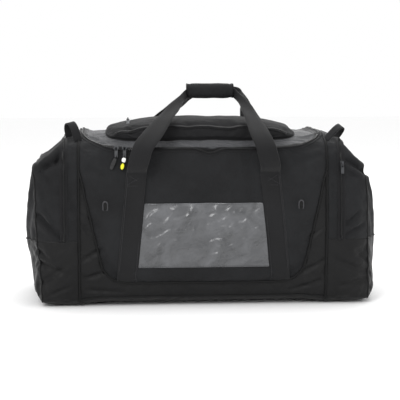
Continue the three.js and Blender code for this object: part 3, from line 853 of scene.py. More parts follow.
PANEL_FINISH = {
    "front_panel": (POLYESTER, "polyester", "bag"),
    "back_panel": (POLYESTER, "polyester", "bag"),
    "gusset": (POLYESTER, "polyester", "bag"),
    "end_door": (POLYESTER, "polyester", None),
    "end_cap": (COATED, "coated_cloth", "bag"),
    "front_band": (COATED, "coated_cloth", "bag"),
    "back_band": (COATED, "coated_cloth", "bag"),
    "bottom_panel": (COATED, "coated_cloth", "bag"),
    "lid_panel": (RIPSTOP, "lid_cloth", "lid"),
}


def sewn_skin():
    """The bag's cloth, made as one surface and then cut into its panels. Also gives the seams' lines."""
    skin, half = divided_box()
    wrap_on_shell(skin, half)
    relax(skin, coordinates(skin), (), 3)
    regions, seams = snap_seams(skin)
    recalculate_faces(skin)
    lines = seam_lines(skin, regions)
    # The boots and end panels are one soft end, so their seam is held only along the front and back.
    held = [
        i
        for i, p in enumerate(coordinates(skin))
        if p[2] < 0.012 or i in seams and (seams[i] != {"cap"} or abs(p[0]) < CORNER_X + 0.004)
    ]
    swell(skin, held, 0.009, pressure=1.4, shrink=-0.02, frames=22, gravity=0.2)
    settle(skin)
    points = coordinates(skin)
    paths = {
        name: [([Vector(points[i]) for i in line], closed) for line, closed in found]
        for name, found in lines.items()
    }
    panels = sorted({panel for panel, _ in regions})
    for panel in panels:
        skin.data.materials.append(bpy.data.materials.new(panel))
    for polygon, (panel, _) in zip(skin.data.polygons, regions):
        polygon.material_index = panels.index(panel)
    modify(skin, "SUBSURF", levels=1, render_levels=1)
    press_folds(skin)
    surface = tree_of(skin)
    pick(skin)
    bpy.ops.object.mode_set(mode="EDIT")
    bpy.ops.mesh.select_all(action="SELECT")
    bpy.ops.mesh.separate(type="MATERIAL")
    bpy.ops.object.mode_set(mode="OBJECT")
    pieces = {}
    for part in list(bpy.context.selected_objects):
        panel = part.data.materials[part.data.polygons[0].material_index].name
        part.name = part.data.name = f"{panel}_cloth"
        pieces[panel] = part
    for panel, part in pieces.items():
        finish, slot, body = next(v for k, v in PANEL_FINISH.items() if panel.startswith(k))
        part.data.polygons.foreach_set("material_index", [0] * len(part.data.polygons))
        dress(part, finish, slot, body or panel, panel)
        part.data.materials.append(LINING)
        modify(part, "SOLIDIFY", thickness=0.0026, offset=-1.0, material_offset=1, material_offset_rim=0)
        cloth_uv(part)
        part.data.polygons.foreach_set("use_smooth", [True] * len(part.data.polygons))
    return surface, paths


def recalculate_faces(piece):
    pick(piece)
    bpy.ops.object.mode_set(mode="EDIT")
    bpy.ops.mesh.select_all(action="SELECT")
    bpy.ops.mesh.normals_make_consistent(inside=False)
    bpy.ops.object.mode_set(mode="OBJECT")



# ---------------------------------------------------------------- lines and strips on the skin


class Skin:
    """The outside of the sewn bag, for the pieces that lie on it."""

    def __init__(self, tree):
        self.tree = tree

    def front(self, x, z, face=-1):
        spot, normal = self.tree.ray_cast(Vector((x, face, z)), Vector((0, -face, 0)))[:2]
        return spot, normal

    def top(self, x, y):
        spot, normal = self.tree.ray_cast(Vector((x, y, 1)), Vector((0, 0, -1)))[:2]
        return spot, normal

    def near(self, point):
        spot, normal = self.tree.find_nearest(Vector(point))[:2]
        return spot, normal


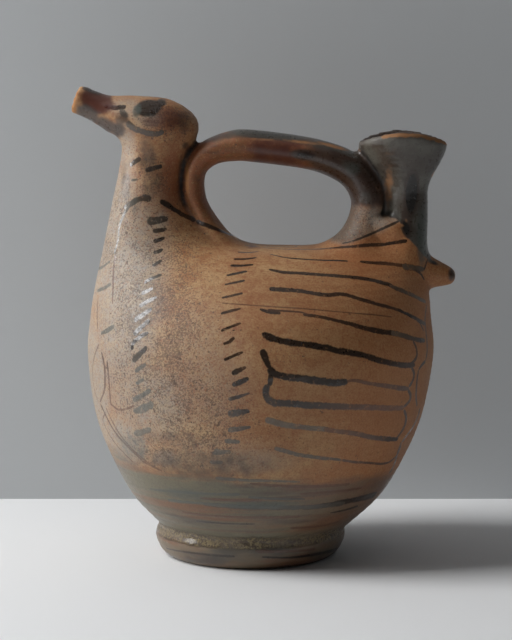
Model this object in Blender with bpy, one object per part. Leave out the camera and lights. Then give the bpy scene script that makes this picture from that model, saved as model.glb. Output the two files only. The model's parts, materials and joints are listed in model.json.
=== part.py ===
"""A duck-shaped askos of fired clay: one hollow vessel, filled at the mouth on its back and poured through the bill.

Metres, +Z up. The bird looks along -X and its two sides are -Y and +Y. It stands on Z = 0 with the origin under
the middle of its bounding box. The vessel was thrown, modelled and luted together before it was fired, so body,
neck, head and bill, mouth, handle, tail and foot are one piece. It is parted level at the hip, the way a mould for
such a vessel would be, so that the hollow of each half lies open to the collision tools.
"""

import math

import bmesh
import bpy
from mathutils import Matrix, Vector

MM = 0.001

# From the table to the top of the bill. The free form is drawn in hundredths of this height.
HEIGHT = 193.2 * MM

# Walls and the ways through them
WALL = 5 * MM
BILL_BORE = 6 * MM
MOUTH_BORE = 10 * MM

# The foot is a turned ring with a hollow under it.
FOOT_DIAMETER = 78.8 * MM
FOOT_HEIGHT = 13 * MM
FOOT_RING_WIDTH = 12 * MM
FOOT_HOLLOW = 6 * MM

# The mouth is a trumpet on a narrow neck, and its rim is drawn up at both sides.
MOUTH_DIAMETER = 36.4 * MM
MOUTH_NECK_DIAMETER = 17.6 * MM
MOUTH_LIP = 3.6 * MM
MOUTH_RISE = 4 * MM

# Handle and tail
HANDLE_WIDTH = 19 * MM
TAIL_LENGTH = 11.5 * MM
TAIL_DIAMETER = 13.5 * MM

# Facets round each form, and steps between two drawn sections
BIRD_SIDES = 36
SMALL_SIDES = 24
STEPS = 2

# Sections of the bird from the foot to the tip of the bill. Each is an egg that spans the side view from the
# front line (x, z) to the back line (x, z), with a half width across the bird, all in hundredths of HEIGHT.
# The last number is how much fuller than an oval the egg is towards the front.
BIRD_SECTIONS = (
    (-17.1, 3.2, 17.1, 3.2, 17.1, 0.0),
    (-19.7, 7.1, 21.3, 6.8, 20.3, 0.0),
    (-25.2, 13.1, 27.9, 13.1, 24.9, 0.0),
    (-29.7, 21.3, 32.9, 21.3, 28.1, 0.0),
    (-33.1, 30.7, 36.8, 30.7, 29.3, 0.0),
    (-34.7, 43.1, 39.0, 43.1, 29.6, 0.0),
    (-34.2, 50.3, 38.5, 50.8, 27.6, 0.02),
    (-33.6, 55.0, 38.1, 55.8, 24.3, 0.07),
    (-33.0, 58.2, 37.1, 60.1, 20.6, 0.13),
    (-32.5, 60.6, 32.6, 64.0, 16.6, 0.20),
    (-32.1, 62.4, 23.1, 65.9, 13.5, 0.26),
    (-31.7, 64.2, 12.5, 66.2, 11.5, 0.28),
    (-31.3, 66.2, 2.1, 66.5, 10.1, 0.24),
    (-30.7, 68.9, -6.0, 68.7, 9.0, 0.16),
    (-29.9, 72.7, -11.2, 72.5, 8.0, 0.07),
    (-29.0, 76.9, -14.2, 77.3, 7.1, 0.0),
    (-28.0, 81.2, -14.4, 80.9, 6.5, 0.0),
    (-27.4, 84.5, -13.8, 83.9, 6.2, 0.0),
    (-27.2, 87.1, -12.3, 87.1, 6.5, 0.0),
    (-27.8, 88.8, -10.9, 91.2, 6.9, 0.0),
    (-28.8, 89.7, -12.3, 94.4, 7.0, 0.0),
    (-30.0, 90.2, -17.1, 97.2, 6.5, 0.0),
    (-31.2, 91.0, -24.1, 98.0, 5.3, 0.0),
    (-32.7, 92.0, -29.7, 98.1, 4.1, 0.0),
    (-34.4, 93.0, -32.7, 99.0, 3.5, 0.0),
    (-36.5, 93.9, -34.5, 99.8, 3.3, 0.0),
    (-38.0, 94.6, -36.1, 100.0, 3.4, 0.0),
)
# The passage narrows from the head to the bore of the bill between these two sections.
PASSAGE_NARROWS = (18, 22)

# Sections of the handle from the nape to the mouth's neck: outer (x, z), inner (x, z) in hundredths of HEIGHT,
# and the width across the bird as a share of HANDLE_WIDTH.
HANDLE_SECTIONS = (
    (-11.0, 69.6, 4.2, 64.0, 1.30),
    (-12.2, 71.6, -0.5, 66.5, 1.22),
    (-13.5, 73.7, -4.1, 68.8, 1.12),
    (-14.8, 77.6, -8.6, 74.7, 1.0),
    (-14.7, 80.2, -9.7, 78.5, 1.0),
    (-14.1, 83.1, -9.5, 81.4, 1.0),
    (-12.4, 86.3, -8.3, 82.9, 1.0),
    (-9.4, 88.7, -6.2, 83.9, 1.0),
    (-5.2, 90.3, -3.5, 84.2, 1.0),
    (-0.1, 90.8, -0.1, 84.1, 1.0),
    (13.9, 88.9, 12.2, 82.4, 1.0),
    (22.8, 85.7, 19.0, 79.4, 1.0),
    (27.6, 80.2, 21.3, 75.7, 1.0),
    (28.6, 76.1, 21.0, 73.8, 1.02),
    (28.4, 73.1, 20.1, 71.2, 1.08),
    (28.4, 70.0, 18.2, 68.5, 1.22),
    (28.4, 67.4, 15.2, 66.8, 1.42),
    (28.4, 64.8, 12.7, 64.4, 1.60),
)

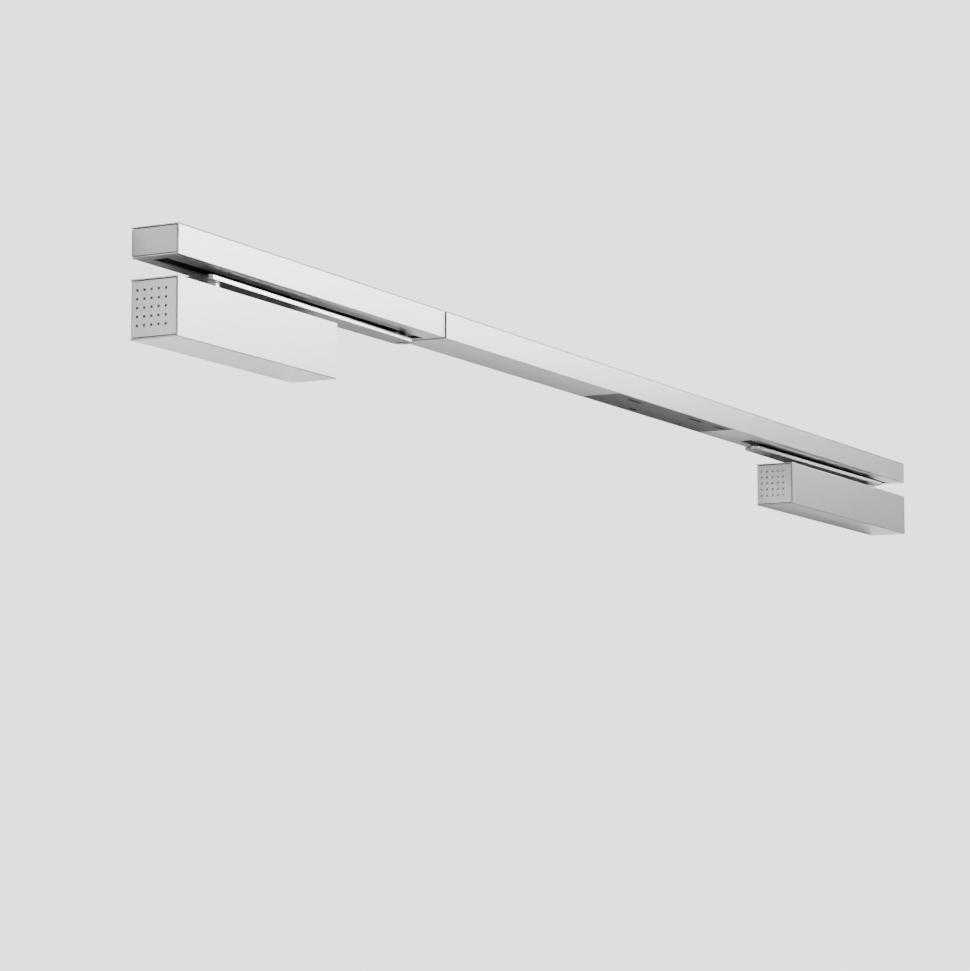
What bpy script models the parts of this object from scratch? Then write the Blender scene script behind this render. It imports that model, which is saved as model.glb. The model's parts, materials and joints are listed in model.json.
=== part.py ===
"""Overhead door closer set for a pair of doors: two rack and pinion closers, each with an arm that runs
in one long guide rail, which also holds a smoke detector and the rod that makes the leaves close in order.

Frame: X along the rail, +Y into the wall, +Z up. The origin is the centre of the rail's back face.
Every length below is in millimetres, and MM turns it into metres.
"""

import math

import bmesh
import bpy

MM = 0.001
GAP = 0.3  # running gap between neighbouring pieces

# Rail
RAIL_LENGTH = 2070.0
RAIL_END = RAIL_LENGTH / 2
DEPTH = 56.0  # how far the rail and the closers stand out from the wall
RAIL_HEIGHT = 31.0
RAIL_TOP = RAIL_HEIGHT / 2
RAIL_BOTTOM = -RAIL_TOP
SKIN = 1.5  # sheet thickness of every cover
TOP_SKIN = 1.2
CAP = 2.5  # thickness of every end cap
CAP_GROOVE = 0.7  # groove between an end cap and the cover round it
CAP_INSET = 0.5
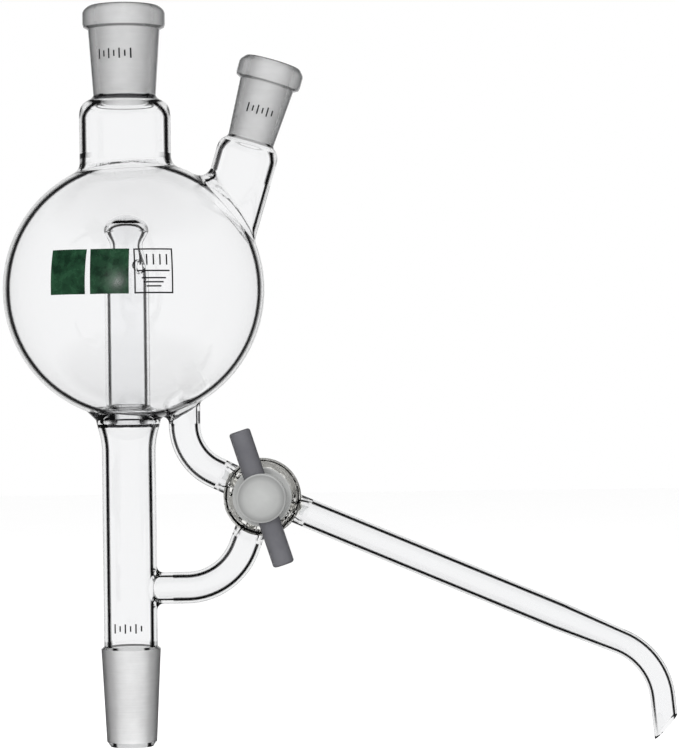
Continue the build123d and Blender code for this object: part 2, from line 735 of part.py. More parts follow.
NODES = {
    "bottom_cone": bottom_cone,
    "stem_tube": stem_tube,
    "ring_seal": ring_seal,
    "bulb": bulb,
    "vapour_tube": vapour_tube,
    "top_neck": top_neck,
    "top_socket": top_socket,
    "side_neck": side_neck,
    "side_socket": side_socket,
    "drain_tube": drain_tube,
    "return_tube": return_tube,
    "delivery_tube": delivery_tube,
    "stopcock_barrel": stopcock_barrel,
    "key_plug": key_plug,
    "handle_rod": handle_rod,
    "friction_washer": friction_washer,
    "tension_ring": tension_ring,
    "retaining_nut": retaining_nut,
    "green_panel_left": lambda: green_panel(PANEL_AZIMUTHS[0]),
    "green_panel_right": lambda: green_panel(PANEL_AZIMUTHS[1]),
    "capacity_frame": capacity_frame,
    "top_joint_mark": top_joint_mark,
    "side_joint_mark": side_joint_mark,
    "stem_joint_mark": stem_joint_mark,
}

os.makedirs("parts", exist_ok=True)
for name, make in NODES.items():
    export_step(make(), f"parts/{name}.step")
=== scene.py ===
"""Looks for a distilling receiver head: clear and ground glass, stopcock, fired marks.

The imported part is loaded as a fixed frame. Each glass piece is skinned again from its
node's own mesh, with the faces where two pieces are fused left out, and every surface is
given a finish. Lengths are in metres: +Z runs up the stem and -Y faces the front.
"""

from __future__ import annotations

import json
import logging
import math
from dataclasses import dataclass, field
from enum import Enum

import bpy
import numpy as np
from mathutils import Matrix, Vector
from mathutils.bvhtree import BVHTree

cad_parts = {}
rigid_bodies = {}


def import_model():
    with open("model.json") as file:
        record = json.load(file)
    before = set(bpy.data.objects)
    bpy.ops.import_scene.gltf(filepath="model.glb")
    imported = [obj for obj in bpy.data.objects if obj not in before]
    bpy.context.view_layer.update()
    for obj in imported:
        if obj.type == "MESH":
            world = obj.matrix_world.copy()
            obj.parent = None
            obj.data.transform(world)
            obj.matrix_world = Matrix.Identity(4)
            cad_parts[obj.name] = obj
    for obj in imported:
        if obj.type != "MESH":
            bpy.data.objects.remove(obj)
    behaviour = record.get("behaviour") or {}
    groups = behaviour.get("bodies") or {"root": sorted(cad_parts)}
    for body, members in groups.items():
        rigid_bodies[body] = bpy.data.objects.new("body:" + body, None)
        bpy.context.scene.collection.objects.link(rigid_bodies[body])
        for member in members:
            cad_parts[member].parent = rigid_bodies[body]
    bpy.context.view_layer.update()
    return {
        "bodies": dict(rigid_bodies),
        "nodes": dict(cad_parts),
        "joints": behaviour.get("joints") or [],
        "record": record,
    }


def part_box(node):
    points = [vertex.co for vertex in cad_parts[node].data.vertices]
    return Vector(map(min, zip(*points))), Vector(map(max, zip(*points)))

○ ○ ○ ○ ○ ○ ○

* **Your goal**
Go back over the listing above and copy exactly the lines that begin at the line with "Continue the build123d" and stop after the line with "stopcock, fired marks."; leave out every other line.

* **Finished exercise**
Continue the build123d and Blender code for this object: part 2, from line 735 of part.py. More parts follow.
NODES = {
    "bottom_cone": bottom_cone,
    "stem_tube": stem_tube,
    "ring_seal": ring_seal,
    "bulb": bulb,
    "vapour_tube": vapour_tube,
    "top_neck": top_neck,
    "top_socket": top_socket,
    "side_neck": side_neck,
    "side_socket": side_socket,
    "drain_tube": drain_tube,
    "return_tube": return_tube,
    "delivery_tube": delivery_tube,
    "stopcock_barrel": stopcock_barrel,
    "key_plug": key_plug,
    "handle_rod": handle_rod,
    "friction_washer": friction_washer,
    "tension_ring": tension_ring,
    "retaining_nut": retaining_nut,
    "green_panel_left": lambda: green_panel(PANEL_AZIMUTHS[0]),
    "green_panel_right": lambda: green_panel(PANEL_AZIMUTHS[1]),
    "capacity_frame": capacity_frame,
    "top_joint_mark": top_joint_mark,
    "side_joint_mark": side_joint_mark,
    "stem_joint_mark": stem_joint_mark,
}

os.makedirs("parts", exist_ok=True)
for name, make in NODES.items():
    export_step(make(), f"parts/{name}.step")
=== scene.py ===
"""Looks for a distilling receiver head: clear and ground glass, stopcock, fired marks.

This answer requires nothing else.